Exercise brief:
Print all of the data exactly.

Given data:

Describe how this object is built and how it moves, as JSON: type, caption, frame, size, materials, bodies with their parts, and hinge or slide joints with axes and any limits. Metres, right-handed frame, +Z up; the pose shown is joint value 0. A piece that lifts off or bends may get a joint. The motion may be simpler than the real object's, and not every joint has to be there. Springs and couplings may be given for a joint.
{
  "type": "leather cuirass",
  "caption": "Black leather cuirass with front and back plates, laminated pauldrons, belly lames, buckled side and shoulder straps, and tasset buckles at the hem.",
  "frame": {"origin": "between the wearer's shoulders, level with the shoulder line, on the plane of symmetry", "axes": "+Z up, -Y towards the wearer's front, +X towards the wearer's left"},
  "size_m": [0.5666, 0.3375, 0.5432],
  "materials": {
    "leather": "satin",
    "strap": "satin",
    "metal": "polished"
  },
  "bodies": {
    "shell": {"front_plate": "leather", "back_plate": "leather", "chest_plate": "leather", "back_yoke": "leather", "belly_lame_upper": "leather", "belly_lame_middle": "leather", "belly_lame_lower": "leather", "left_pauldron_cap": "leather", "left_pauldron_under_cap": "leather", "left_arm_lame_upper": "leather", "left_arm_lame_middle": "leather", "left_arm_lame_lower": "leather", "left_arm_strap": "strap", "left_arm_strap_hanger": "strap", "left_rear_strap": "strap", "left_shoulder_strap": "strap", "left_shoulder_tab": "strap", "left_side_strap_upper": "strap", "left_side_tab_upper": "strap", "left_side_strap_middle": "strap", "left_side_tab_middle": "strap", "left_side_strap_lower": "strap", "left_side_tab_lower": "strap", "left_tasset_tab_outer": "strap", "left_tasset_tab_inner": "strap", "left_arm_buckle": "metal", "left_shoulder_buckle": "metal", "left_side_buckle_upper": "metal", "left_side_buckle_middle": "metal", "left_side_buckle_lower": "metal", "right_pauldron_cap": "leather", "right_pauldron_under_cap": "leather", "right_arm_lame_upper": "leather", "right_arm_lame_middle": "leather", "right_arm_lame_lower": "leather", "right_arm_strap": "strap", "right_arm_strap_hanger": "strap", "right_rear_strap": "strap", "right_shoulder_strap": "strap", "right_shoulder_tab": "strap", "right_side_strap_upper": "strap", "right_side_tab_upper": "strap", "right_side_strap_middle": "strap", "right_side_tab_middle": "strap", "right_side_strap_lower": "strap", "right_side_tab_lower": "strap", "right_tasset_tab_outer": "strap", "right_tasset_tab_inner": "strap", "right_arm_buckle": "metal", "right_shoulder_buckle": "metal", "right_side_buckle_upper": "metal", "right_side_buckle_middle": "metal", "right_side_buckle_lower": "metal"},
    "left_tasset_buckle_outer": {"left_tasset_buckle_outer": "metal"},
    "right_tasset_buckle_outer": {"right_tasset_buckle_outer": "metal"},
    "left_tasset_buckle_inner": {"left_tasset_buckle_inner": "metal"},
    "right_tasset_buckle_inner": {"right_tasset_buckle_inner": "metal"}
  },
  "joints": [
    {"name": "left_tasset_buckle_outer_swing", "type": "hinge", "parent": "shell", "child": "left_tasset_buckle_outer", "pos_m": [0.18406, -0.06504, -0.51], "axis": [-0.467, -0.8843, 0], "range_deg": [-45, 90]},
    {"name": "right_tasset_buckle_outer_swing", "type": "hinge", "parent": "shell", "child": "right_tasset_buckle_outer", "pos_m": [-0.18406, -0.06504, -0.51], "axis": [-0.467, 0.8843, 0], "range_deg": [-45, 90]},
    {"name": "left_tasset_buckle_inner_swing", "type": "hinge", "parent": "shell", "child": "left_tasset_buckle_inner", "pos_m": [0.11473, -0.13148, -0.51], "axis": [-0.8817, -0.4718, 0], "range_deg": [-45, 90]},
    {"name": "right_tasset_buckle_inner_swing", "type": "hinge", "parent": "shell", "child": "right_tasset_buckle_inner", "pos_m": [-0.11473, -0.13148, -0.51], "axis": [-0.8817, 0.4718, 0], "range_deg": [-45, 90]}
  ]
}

Full answer:
Describe how this object is built and how it moves, as JSON: type, caption, frame, size, materials, bodies with their parts, and hinge or slide joints with axes and any limits. Metres, right-handed frame, +Z up; the pose shown is joint value 0. A piece that lifts off or bends may get a joint. The motion may be simpler than the real object's, and not every joint has to be there. Springs and couplings may be given for a joint.
{
  "type": "leather cuirass",
  "caption": "Black leather cuirass with front and back plates, laminated pauldrons, belly lames, buckled side and shoulder straps, and tasset buckles at the hem.",
  "frame": {"origin": "between the wearer's shoulders, level with the shoulder line, on the plane of symmetry", "axes": "+Z up, -Y towards the wearer's front, +X towards the wearer's left"},
  "size_m": [0.5666, 0.3375, 0.5432],
  "materials": {
    "leather": "satin",
    "strap": "satin",
    "metal": "polished"
  },
  "bodies": {
    "shell": {"front_plate": "leather", "back_plate": "leather", "chest_plate": "leather", "back_yoke": "leather", "belly_lame_upper": "leather", "belly_lame_middle": "leather", "belly_lame_lower": "leather", "left_pauldron_cap": "leather", "left_pauldron_under_cap": "leather", "left_arm_lame_upper": "leather", "left_arm_lame_middle": "leather", "left_arm_lame_lower": "leather", "left_arm_strap": "strap", "left_arm_strap_hanger": "strap", "left_rear_strap": "strap", "left_shoulder_strap": "strap", "left_shoulder_tab": "strap", "left_side_strap_upper": "strap", "left_side_tab_upper": "strap", "left_side_strap_middle": "strap", "left_side_tab_middle": "strap", "left_side_strap_lower": "strap", "left_side_tab_lower": "strap", "left_tasset_tab_outer": "strap", "left_tasset_tab_inner": "strap", "left_arm_buckle": "metal", "left_shoulder_buckle": "metal", "left_side_buckle_upper": "metal", "left_side_buckle_middle": "metal", "left_side_buckle_lower": "metal", "right_pauldron_cap": "leather", "right_pauldron_under_cap": "leather", "right_arm_lame_upper": "leather", "right_arm_lame_middle": "leather", "right_arm_lame_lower": "leather", "right_arm_strap": "strap", "right_arm_strap_hanger": "strap", "right_rear_strap": "strap", "right_shoulder_strap": "strap", "right_shoulder_tab": "strap", "right_side_strap_upper": "strap", "right_side_tab_upper": "strap", "right_side_strap_middle": "strap", "right_side_tab_middle": "strap", "right_side_strap_lower": "strap", "right_side_tab_lower": "strap", "right_tasset_tab_outer": "strap", "right_tasset_tab_inner": "strap", "right_arm_buckle": "metal", "right_shoulder_buckle": "metal", "right_side_buckle_upper": "metal", "right_side_buckle_middle": "metal", "right_side_buckle_lower": "metal"},
    "left_tasset_buckle_outer": {"left_tasset_buckle_outer": "metal"},
    "right_tasset_buckle_outer": {"right_tasset_buckle_outer": "metal"},
    "left_tasset_buckle_inner": {"left_tasset_buckle_inner": "metal"},
    "right_tasset_buckle_inner": {"right_tasset_buckle_inner": "metal"}
  },
  "joints": [
    {"name": "left_tasset_buckle_outer_swing", "type": "hinge", "parent": "shell", "child": "left_tasset_buckle_outer", "pos_m": [0.18406, -0.06504, -0.51], "axis": [-0.467, -0.8843, 0], "range_deg": [-45, 90]},
    {"name": "right_tasset_buckle_outer_swing", "type": "hinge", "parent": "shell", "child": "right_tasset_buckle_outer", "pos_m": [-0.18406, -0.06504, -0.51], "axis": [-0.467, 0.8843, 0], "range_deg": [-45, 90]},
    {"name": "left_tasset_buckle_inner_swing", "type": "hinge", "parent": "shell", "child": "left_tasset_buckle_inner", "pos_m": [0.11473, -0.13148, -0.51], "axis": [-0.8817, -0.4718, 0], "range_deg": [-45, 90]},
    {"name": "right_tasset_buckle_inner_swing", "type": "hinge", "parent": "shell", "child": "right_tasset_buckle_inner", "pos_m": [-0.11473, -0.13148, -0.51], "axis": [-0.8817, 0.4718, 0], "range_deg": [-45, 90]}
  ]
}